**TASK BRIEF**: Quote all entries in full, exactly.

**EXERCISE INPUT**:
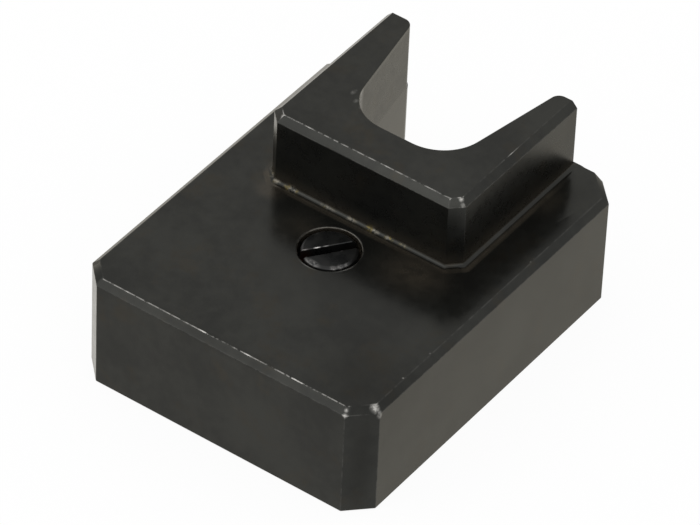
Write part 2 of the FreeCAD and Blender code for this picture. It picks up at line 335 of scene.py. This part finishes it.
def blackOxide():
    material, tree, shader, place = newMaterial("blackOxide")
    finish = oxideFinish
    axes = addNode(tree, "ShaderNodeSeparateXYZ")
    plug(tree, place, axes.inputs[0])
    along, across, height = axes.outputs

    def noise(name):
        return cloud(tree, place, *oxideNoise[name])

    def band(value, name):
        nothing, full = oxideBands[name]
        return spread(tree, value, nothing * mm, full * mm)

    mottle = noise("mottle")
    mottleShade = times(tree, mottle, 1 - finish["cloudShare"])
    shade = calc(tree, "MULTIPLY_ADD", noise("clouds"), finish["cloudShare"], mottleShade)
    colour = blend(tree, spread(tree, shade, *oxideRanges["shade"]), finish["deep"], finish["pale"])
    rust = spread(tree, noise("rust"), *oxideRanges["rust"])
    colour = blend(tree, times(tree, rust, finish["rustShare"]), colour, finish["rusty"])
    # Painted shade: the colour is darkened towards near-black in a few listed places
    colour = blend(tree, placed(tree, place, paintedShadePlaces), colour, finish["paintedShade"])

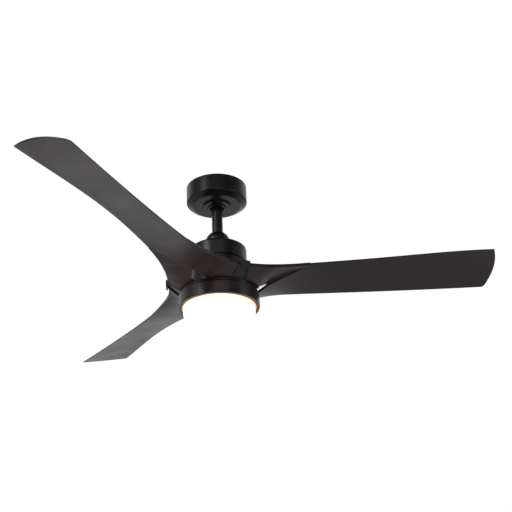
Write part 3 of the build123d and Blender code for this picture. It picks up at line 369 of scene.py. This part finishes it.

**SOLUTION FOR THIS TASK**:
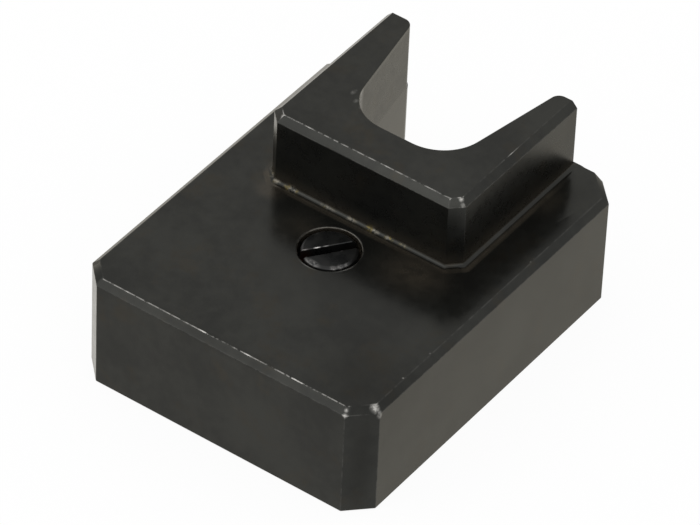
Write part 2 of the FreeCAD and Blender code for this picture. It picks up at line 335 of scene.py. This part finishes it.
def blackOxide():
    material, tree, shader, place = newMaterial("blackOxide")
    finish = oxideFinish
    axes = addNode(tree, "ShaderNodeSeparateXYZ")
    plug(tree, place, axes.inputs[0])
    along, across, height = axes.outputs

    def noise(name):
        return cloud(tree, place, *oxideNoise[name])

    def band(value, name):
        nothing, full = oxideBands[name]
        return spread(tree, value, nothing * mm, full * mm)

    mottle = noise("mottle")
    mottleShade = times(tree, mottle, 1 - finish["cloudShare"])
    shade = calc(tree, "MULTIPLY_ADD", noise("clouds"), finish["cloudShare"], mottleShade)
    colour = blend(tree, spread(tree, shade, *oxideRanges["shade"]), finish["deep"], finish["pale"])
    rust = spread(tree, noise("rust"), *oxideRanges["rust"])
    colour = blend(tree, times(tree, rust, finish["rustShare"]), colour, finish["rusty"])
    # Painted shade: the colour is darkened towards near-black in a few listed places
    colour = blend(tree, placed(tree, place, paintedShadePlaces), colour, finish["paintedShade"])

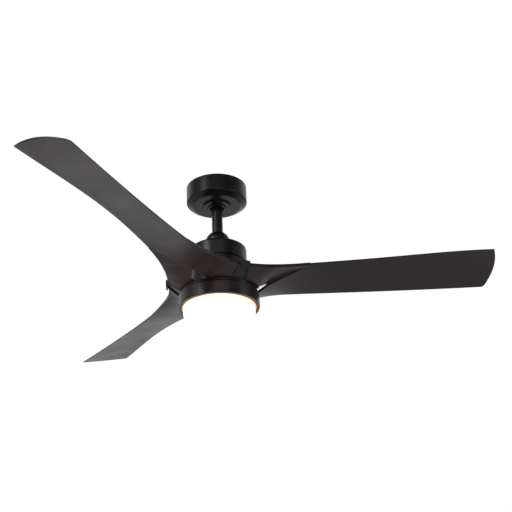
Write part 3 of the build123d and Blender code for this picture. It picks up at line 369 of scene.py. This part finishes it.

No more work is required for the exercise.